My Lords, since the noble Baroness has told us that it is on the grounds of expense that this is not being done, can she tell us what is the cost of implementing this Part of the Act?

Baroness STEDMAN

My Lords, I am not able to give the exact costs, but it means that the authorities would need to have the necessary notices printed and erected; there is the work to be done by the staff in carrying out the survey of which streets should be exempted and which should not, and so on. And while the cost may not be excessive in the light of the costs of other services, local authority associations at the moment do not feel that they have the money with which to carry out the job.


My Lords, just to reassure the House and the public at large, can the noble Baroness confirm that if serious obstruction or danger to the public is being caused the police can take action at this moment?

Baroness STEDMAN

Yes, my Lords; and footway parking of heavy lorries which causes concern to people like my noble friend Lord Davies of Leek creates the most damage because of the weight of the vehicles. This is already unlawful under the Heavy Commercial Vehicles (Controls and Regulations) Act 1973, and while the implementation of Section 7 might prevent some of the damage, most local authorities consider that the cost is too great to entertain the idea at the moment.

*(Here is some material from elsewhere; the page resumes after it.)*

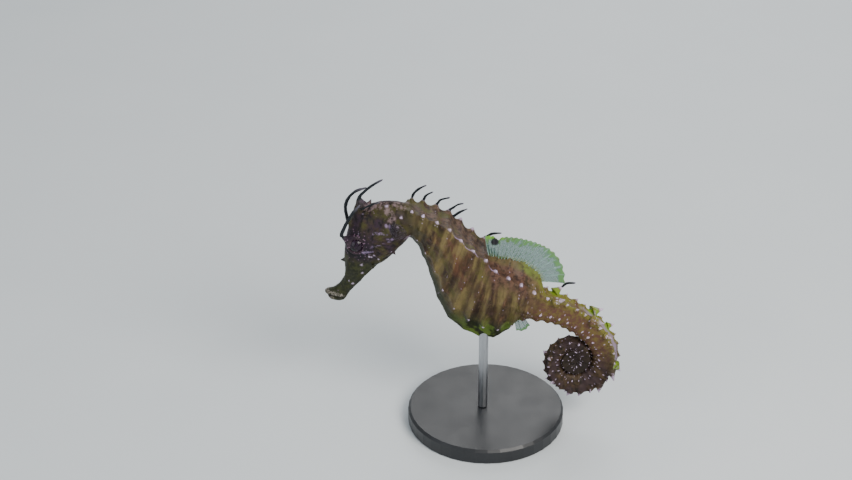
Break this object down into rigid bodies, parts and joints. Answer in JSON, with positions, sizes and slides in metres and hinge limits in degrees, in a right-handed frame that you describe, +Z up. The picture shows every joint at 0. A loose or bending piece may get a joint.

My Lords, will my noble friend ask the Minister concerned to give some consideration to the problem of extremely heavy vehicles parking on pavements anyway? Since the majority of gas supplies to houses have to go under the pavement there is reason to suspect that many of the recent incidents have in fact been caused by the undue weight of vehicles being put upon pavements.

Baroness STEDMAN

My Lords, damage to gas mains and to other installations lying below the surface of the pavement may be caused by vehicles simply running over the pavement in order to avoid obstruction by vehicles parked on the carriageway. But as to parking on the pavements, the damage is most likely to be caused by heavy vehicles and, as I have already said, the parking of such vehicles on the footways is banned under the Heavy Commercial Vehicles (Controls and Regulations) Act 1973.